In deze brief legt Johannes de nadruk op de waarheid en het gebod dat van het begin af is gehoord, namelijk dat „wij elkaar [moeten] liefhebben”. Evenals in zijn eerste brief, spreekt hij zich uit tegen tegenstanders, die hij een „antichrist” noemt. (Vergelijk 2 Johannes 7 met 1 Johannes 4:3.) Wij mogen dergelijke afvalligen die valse leerstellingen onderwijzen, niet in ons huis verwelkomen en zelfs niet groeten. Wij merken dat Johannes in deze brief opnieuw de nadruk legt op liefde, terwijl hij tevens een rechtvaardige verontwaardiging tot uitdrukking brengt jegens de goddelozen.
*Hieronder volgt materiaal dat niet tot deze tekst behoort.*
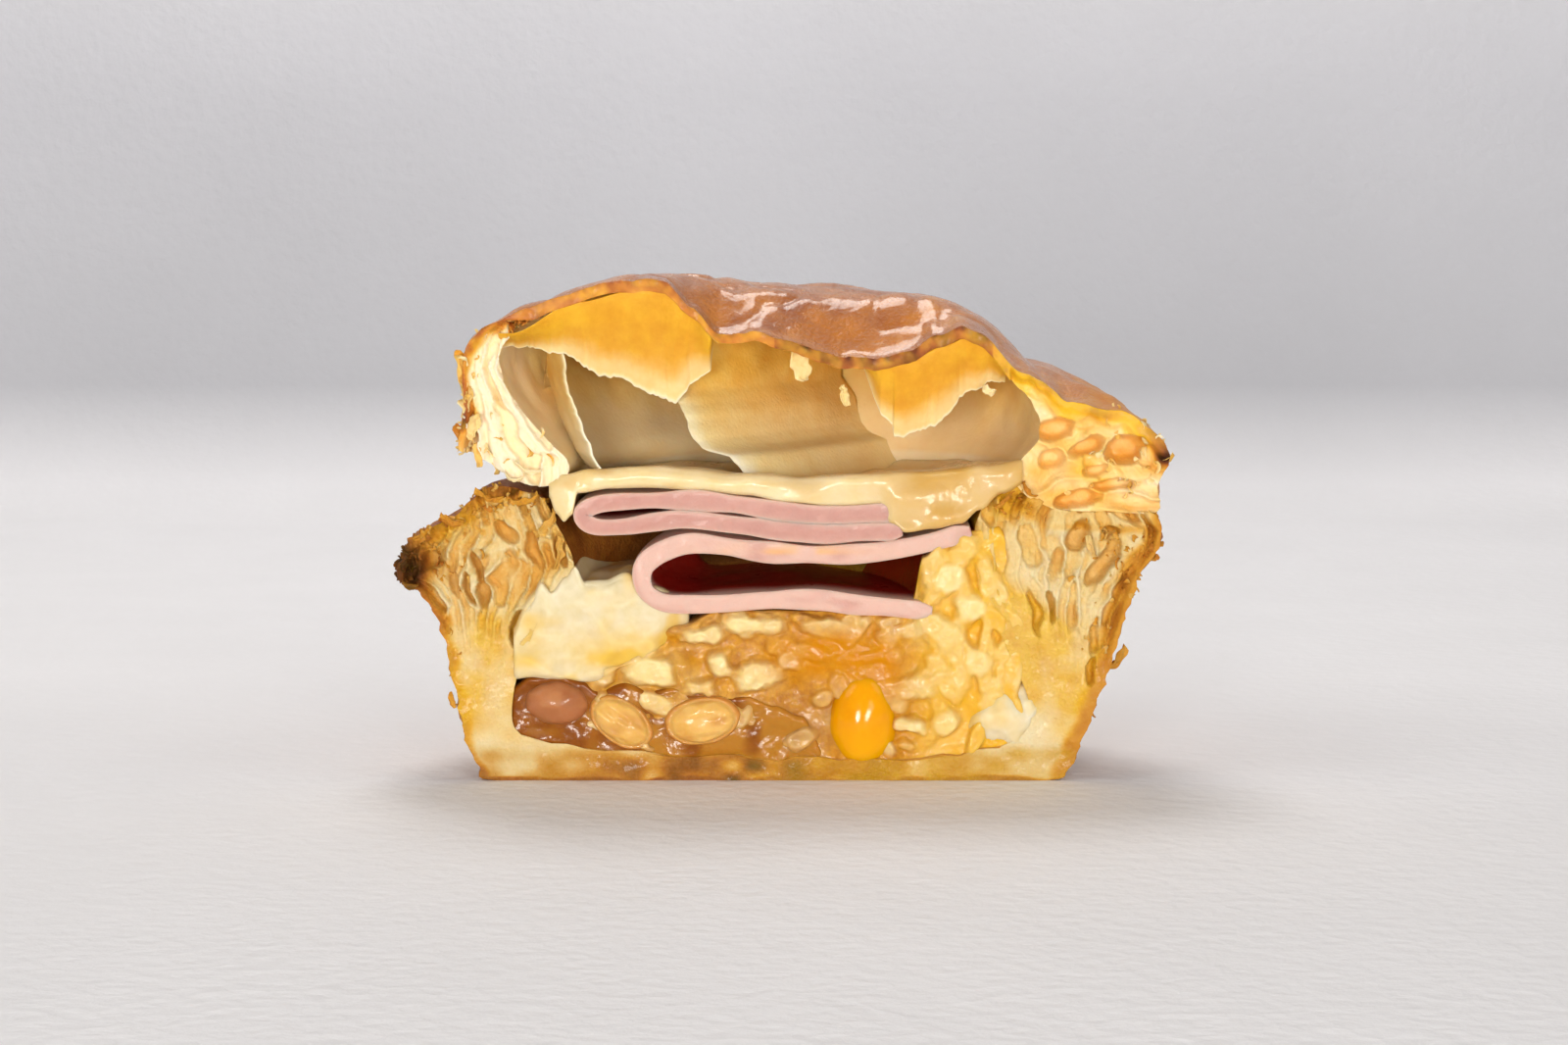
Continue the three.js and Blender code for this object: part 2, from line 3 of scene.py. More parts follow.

Johannes richt zijn derde brief tot Gajus. Wie deze Gajus precies is, kan niet met zekerheid gezegd worden. Johannes verheugt zich erover dat Gajus in de waarheid wandelt en prijst hem wegens zijn gastvrijheid en de liefde die hij aan de broeders betoont, klaarblijkelijk degenen die zijn uitgezonden om de verschillende gemeenten op te bouwen. Hij draagt hem op, deze broeders „op weg te zenden op een wijze God waardig”, waarmee hij ongetwijfeld bedoelt dat zij goed voorzien moeten worden van de noodzakelijke materiële goederen. En ook hier beklemtoont Johannes niet alleen de handelwijze van liefde, maar brengt hij ook zijn rechtvaardige verontwaardiging tot uitdrukking jegens Diótrefes, die trots, zelfzuchtig en opstandig is en die door Johannes terechtgewezen zal worden wanneer hij Gajus een bezoek brengt.
Johannes’ brieven zijn beslist heel actueel voor onze tijd. Het is namelijk belangrijker dan ooit dat christenen liefde jegens elkaar ten toon spreiden en terzelfder tijd op hun hoede zijn voor allen die hen van de zuivere aanbidding van Jehovah God zouden kunnen aftrekken.
[Voetnoten]
a Deze uitdrukking „kindertjes” kan zonder bezwaar worden weergegeven als „lieve kinderen” of „geliefde kinderen”, want wij hebben hier te doen met een verkleinwoord als uiting van liefde. Het Griekse woord tekna betekent dan ook „kinderen”, terwijl teknia „kindertjes” of „lieve kinderen” betekent. Het komt negenmaal in de christelijke Griekse Geschriften voor en wordt altijd in figuurlijke zin gebruikt, éénmaal door Jezus, éénmaal door Paulus en zevenmaal door Johannes.